PPS — Costumo dizer que raramente um projeto sai bem à primeira. Às vezes, é preciso muita perseverança e capacidade para nos adaptarmos à complexidade que vai aparecendo, quando crescemos.
Para mim, o mais difícil foi verdadeiramente a internacionalização da marca. Foi deixar de ser uma marca que estava só em Portugal, que era líder e fundadora em Portugal, e chegar a outros países onde ela não existia, onde nem sequer nos recebiam e que não sabiam o que era. A coisa mais difícil foi essa legitimidade e reputação dentro da indústria. Aí o papel higiénico preto foi uma inovação importante, ajudou-nos muito nesse passo.

— E em termos pessoais?
PPS — Às vezes, preciso muito de fugir para sítios sozinho ou estar com pessoas diferentes, que não têm nada que ver com a indústria, e falar com elas. Mas hoje há uma coisa que me é fundamental. Passo algum tempo em redes sociais, a ver o que é que se passa, como é que as pessoas novas comunicam. Essa curiosidade de me pôr na cabeça de uma pessoa mais nova é uma coisa muito importante.

Portugal 2043

Como imagina o país em 2043? Ou como gostaria, enquanto cidadão, que o país estivesse nos próximos 20 anos?
PPS — Vou ser um bocadinho utópico. Para falar do país nos próximos 20 anos, tinha de ver um bocadinho o que é que seria o mundo dentro de 20 anos. Como é que eu gostaria de ver o mundo dentro de 20 anos?
Gosto muito da Europa, sou profundamente europeu. Gosto muito desta parte do mundo, com as democracias, apesar dos problemas todos que temos, com alguma boa vontade entre as pessoas, se eu posso dizer assim, com uma maior familiaridade entre as pessoas.
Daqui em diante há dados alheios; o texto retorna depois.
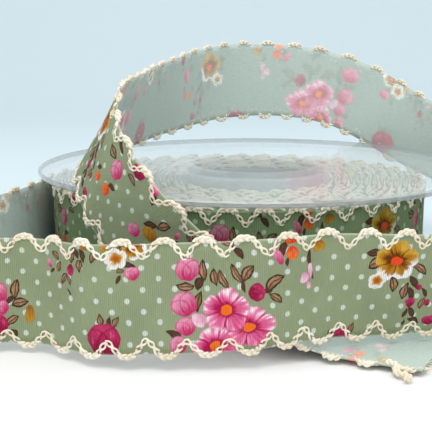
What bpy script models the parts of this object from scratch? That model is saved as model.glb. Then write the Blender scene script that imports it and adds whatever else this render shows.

Eu gosto muito do espaço europeu. Gostaria que esse espaço, dentro de 20 anos, não desaparecesse ou que ficasse igual aos outros.
Para Portugal, aquilo que gostaria é que fosse, de facto, Europa e uma nação, um Estado-nação, dentro de uma Europa e de uma Europa com muita força. Com liderança no mundo e com capacidade para influenciar o mundo porque parece-me que as ideias são as ideias certas, não são exageradas, nem para um lado nem para o outro. Se calhar, começam a ser pouco sexys, do ponto de vista do mundo.
Como é que eu gostaria? Gostaria de ver uma Europa forte, provavelmente federal, e nós sermos um Estado, uma nação, dentro dessa Federação Europeia.
Nós não temos riquezas naturais, não temos petróleo, não temos minerais, não temos nada. O que é que nós temos? Temos, essencialmente, as pessoas, o clima, que é muito interessante, e temos uma cultura de séculos de sabermos estar uns com os outros e de ter ido para fora e voltado a mundos diferentes.
Temos uma capacidade de adaptação muito grande, que é muito interessante neste tempo. Acho engraçado: nos países onde vou, em trabalho, encontro uma diferença brutal porque neste momento Portugal está na moda.
Se calhar, há 20 ou 30 anos não estava. Quando comecei a internacionalizar a marca Renova, uma coisa portuguesa, não existia. Neste momento não é assim.
Portugal existe. Continuar a desenvolver isso, sem que se perca o trabalho que tem sido feito, é muito importante. Para isso, são precisas muitas reformas, imensas reformas, e é preciso coragem para as fazer…
É preciso coragem para falar a verdade porque, muitas vezes (e se nós entramos aqui na política, que eu não gosto tanto de entrar), vimos prometer tudo e mais alguma coisa que sabemos de antemão que não é possível dentro de uma empresa. Há que gerir as coisas com verdade, com humildade, e depois fazer, executar, aquilo que se pensou fazer ou a estratégia que foi definida.
Nós não somos muito bons a executar. Temos as ideias, temos as pessoas, mas depois falhamos um bocadinho na execução, ou mesmo muito, na execução das coisas.